Thanks to massive publicity about the subject, computer users are now widely concerned that their machines might be infected with "spyware" programs. These applications monitor users’ activities and perhaps transmit to a hacker the users’ passwords and other confidential information. But many Web sites that claim to “scan your computer” to detect spyware are, in fact, spreading spyware themselves.
In one of the latest examples, the U.S. Federal Trade Commission announced on Mar. 11 that Spyware Assassin, a $29.95 program sold by MaxTheatre Inc., was promoted by bogus pop-up windows. These windows falsely claimed, "You have dangerous spyware virus infections on your computer. Click OK to install the latest free update to fix these errors."
The FTC said that if a computer user clicked OK, a phony "local scan" then reported that spyware has been found, displaying a phony list of supposedly infected files and folders. Both the original message and the "local scan" reported problems even if the computer was free from infections, the FTC said.
The federal agency persuaded the U.S. District Court in Spokane, Wash., where MaxTheatre is based, to issue a temporary restraining order. The site is now shut down.

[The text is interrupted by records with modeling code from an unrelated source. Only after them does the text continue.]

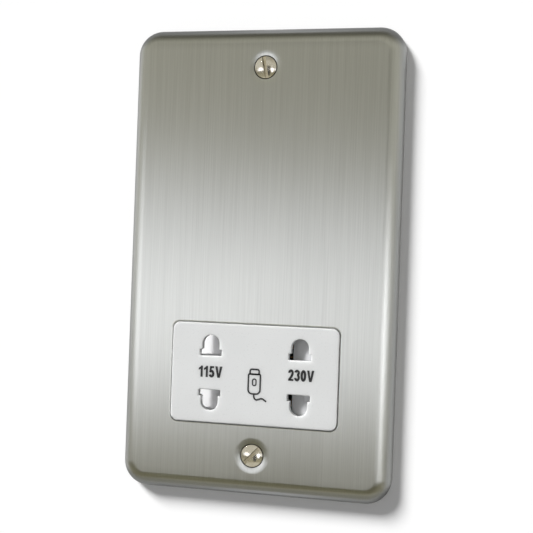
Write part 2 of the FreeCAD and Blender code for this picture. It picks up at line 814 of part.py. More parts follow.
def winding(level):
    outer = around_leg(spool_grow + winding_build, level + winding_play, level + section_h - winding_play,
                       winding_corner_r)
    inner = around_leg(spool_grow + winding_play, level - 1, level + section_h + 1, bobbin_t)
    return outer.cut(inner)


def primary_winding():
    return winding(window_bottom_z + bobbin_play + bobbin_t)


def secondary_winding():
    return winding(window_bottom_z + bobbin_play + 2 * bobbin_t + section_h)


def thermal_cutout():
    """Flat cut-out switch against the front of the primary winding."""
    back = core_front_y - spool_grow - winding_build - cutout_gap
    z = window_bottom_z + bobbin_play + bobbin_t + section_h / 2
    case = box(-cutout_w / 2, cutout_w / 2, back - cutout_t, back, z - cutout_h / 2, z + cutout_h / 2)
    return case.makeFillet(0.5, case.Edges)


def terminal(x):
    """Brass pillar terminal with a blind wire bore from below and a tag through the housing wall."""
    block = box(x - terminal_w / 2, x + terminal_w / 2, terminal_front_y, terminal_back_y,
                terminal_z - terminal_h / 2, terminal_z + terminal_h / 2)
    uprights = [e for e in block.Edges if abs(e.Vertexes[0].Z - e.Vertexes[-1].Z) > 1e-6]
    block = block.makeFillet(0.6, uprights)
    tag = box(x - tag_w / 2, x + tag_w / 2, terminal_front_y - wall_t - tag_length, terminal_front_y,
              terminal_z - 0.4, terminal_z + 0.4)
    bore = Part.makeCylinder(wire_r, terminal_bore_deep, V(x, terminal_front_y + terminal_bore_y,
                                                           terminal_z - terminal_h / 2), V(0, 0, 1))
    tapped = rod_y(clamp_screw_r + clamp_screw_play, x, terminal_z, terminal_front_y + terminal_bore_y,
                   terminal_back_y + 1)
    return fuse([block, tag]).cut([bore, tapped])


def terminal_live():
    return terminal(terminal_x)


def terminal_neutral():
    return terminal(-terminal_x)


def earth_terminal():
    """Brass earth block fixed to the plate's back, its wire bore open towards the side."""
    block = box(earth_x - earth_w / 2, earth_x + earth_w / 2, plate_back_y, earth_proud,
                earth_z - earth_h / 2, earth_z + earth_h / 2)
    uprights = [e for e in block.Edges if abs(e.Vertexes[0].Y - e.Vertexes[-1].Y) > 1e-6]
    block = block.makeFillet(0.6, uprights)
    bore = Part.makeCylinder(wire_r, earth_w, V(earth_x - earth_w / 2, earth_bore_y, earth_z), V(1, 0, 0))
    tapped = rod_y(clamp_screw_r + clamp_screw_play, earth_x, earth_z, earth_bore_y, earth_proud + 1)
    return block.cut([bore, tapped])


def clamp_screw(x, z, tip_y, head_y):
    head = rod_y(clamp_head_r, x, z, head_y, head_y + clamp_head_h)
    head = head.makeChamfer(0.3, edges_at(head, head_y + clamp_head_h))
    shank = rod_y(clamp_screw_r, x, z, tip_y, head_y)
    half = clamp_slot_w / 2
    slot = box(x - clamp_head_r - 1, x + clamp_head_r + 1, head_y + clamp_head_h - clamp_slot_deep,
               head_y + clamp_head_h + 1, z - half, z + half)
    return fuse([head, shank]).cut(slot)


def terminal_screws():
    """Three like screws, backed off so that their bores are free for the wires."""
    tip = terminal_front_y + terminal_bore_y + wire_r + clamp_tip_gap
    earth_tip = earth_bore_y + wire_r + clamp_tip_gap
    head_y = terminal_back_y + clamp_lift
    screws = [clamp_screw(side * terminal_x, terminal_z, tip, head_y) for side in (1, -1)]
    screws.append(clamp_screw(earth_x, earth_z, earth_tip, earth_proud + clamp_lift))
    return Part.makeCompound(screws)


def parts():
    half = fixing_pitch / 2
    return {
        "face_plate": face_plate(),
        "fixing_screw_upper": fixing_screw(half, upper_slot_deg),
        "fixing_screw_lower": fixing_screw(-half, lower_slot_deg),
        "plate_pillars": plate_pillars(),
        "pillar_screws": pillar_screws(),
        "front_moulding": front_moulding(),
        "rear_housing": rear_housing(),
        "shutter_slide": shutter_slide(),
        "shutter_spring": shutter_spring(),
        "contact_carrier": contact_carrier(),
        "contact_115": contact_115(),
        "contact_230": contact_230(),
        "contact_common": contact_common(),
        "switch_bridge": switch_bridge(),
        "switch_rail_supply": switch_rail_supply(),
        "switch_rail_primary": switch_rail_primary(),
        "core_e_stack": core_e_stack(),
        "core_i_stack": core_i_stack(),
        "core_clamp": core_clamp(),
        "bobbin": bobbin(),
        "primary_winding": primary_winding(),
        "secondary_winding": secondary_winding(),
        "thermal_cutout": thermal_cutout(),
        "terminal_live": terminal_live(),
        "terminal_neutral": terminal_neutral(),
        "earth_terminal": earth_terminal(),
        "terminal_screws": terminal_screws(),
    }


os.makedirs("parts", exist_ok=True)
for name, shape in parts().items():
    shape.exportStep(os.path.join("parts", name + ".step"))
    print(name, len(shape.Solids), round(shape.Volume, 1), shape.isValid())
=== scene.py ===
import json
import math

import bpy
from mathutils import Matrix, Vector


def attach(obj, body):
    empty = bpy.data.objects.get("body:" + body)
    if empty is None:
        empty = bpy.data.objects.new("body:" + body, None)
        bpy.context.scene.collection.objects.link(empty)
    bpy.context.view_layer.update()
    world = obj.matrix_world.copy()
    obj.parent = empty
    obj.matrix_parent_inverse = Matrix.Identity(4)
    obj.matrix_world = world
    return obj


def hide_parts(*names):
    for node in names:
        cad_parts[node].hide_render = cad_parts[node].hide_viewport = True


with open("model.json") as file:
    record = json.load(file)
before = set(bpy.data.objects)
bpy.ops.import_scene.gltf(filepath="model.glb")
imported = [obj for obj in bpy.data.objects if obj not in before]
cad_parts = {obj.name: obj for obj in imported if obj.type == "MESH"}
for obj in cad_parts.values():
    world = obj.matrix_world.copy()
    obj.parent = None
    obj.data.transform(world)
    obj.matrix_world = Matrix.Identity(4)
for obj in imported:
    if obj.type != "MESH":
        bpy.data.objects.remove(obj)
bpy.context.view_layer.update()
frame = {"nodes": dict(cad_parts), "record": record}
scene = bpy.context.scene
nodes = frame["nodes"]

MM = 0.001

# Camera of the photograph, solved from the plate, the window and the screws
IMAGE_PX = 533
FOCAL_PX = 988.74
SENSOR_WIDTH = 36.0
CAMERA_YAW = 0.22717
CAMERA_PITCH = -0.00456
CAMERA_ROLL = 0.0359
AIM_X = 1.087 * MM
AIM_Z = -1.485 * MM
CAMERA_DISTANCE = 312.5 * MM

# Places on the solids
FACE_Y = -6.6 * MM
SCREW_Z = 60.3 * MM
RAMP_FRONT_Y = -4.3 * MM
TAIL_Y = -2.8 * MM
TAIL_END_Y = 28.5 * MM


# Small helpers

def linked(obj):
    """The object, linked to the scene."""
    scene.collection.objects.link(obj)
    return obj


def mesh_object(name, verts, faces):
    """A new object of vertices and faces."""
    mesh = bpy.data.meshes.new(name)
    mesh.from_pydata(verts, [], faces)
    mesh.update()
    return linked(bpy.data.objects.new(name, mesh))


def place(obj, body):
    """Let a piece ride on a body."""
    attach(obj, body)
    return obj


# Materials

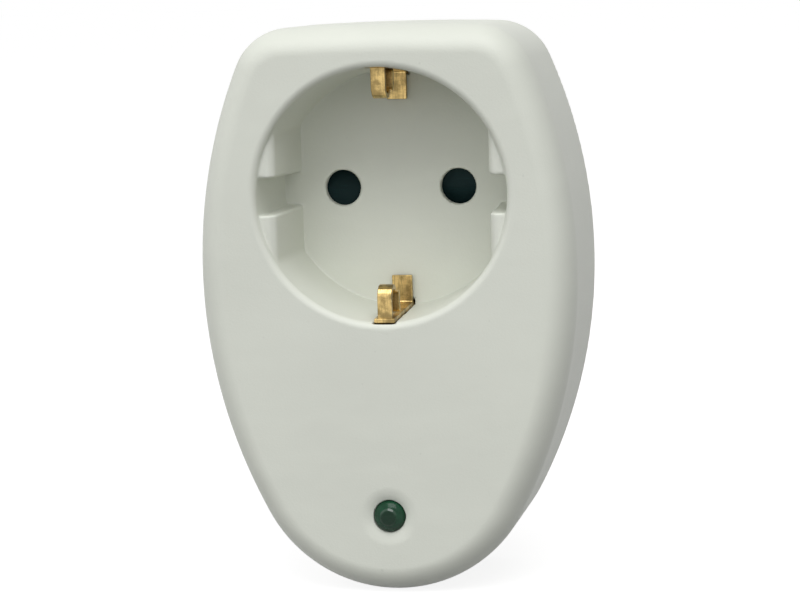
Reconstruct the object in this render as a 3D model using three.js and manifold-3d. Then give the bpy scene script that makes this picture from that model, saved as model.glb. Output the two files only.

This kind of scam is now so common on the Web that it’s generating its own macabre jokes. One wag suggested in a Slashdot posting that, if the FTC really got serious, we’d soon see the following story:
- "The Federal Trade Commission has shut down Microsoft, alleging the company participated in fraudulent practices with its Windows and Office software, which purportedly gave the illusion of an operating system and/or increased productivity at work, even though no improvement was done and in most cases, the user machine would stop working correctly after a day. The company’s site then offered the user a $30 product to enhance security, which the commission reports ‘didn’t do a thing.’“
All kidding aside, the number of bogus programs that now pose as "antispyware" applications is enormous and still growing.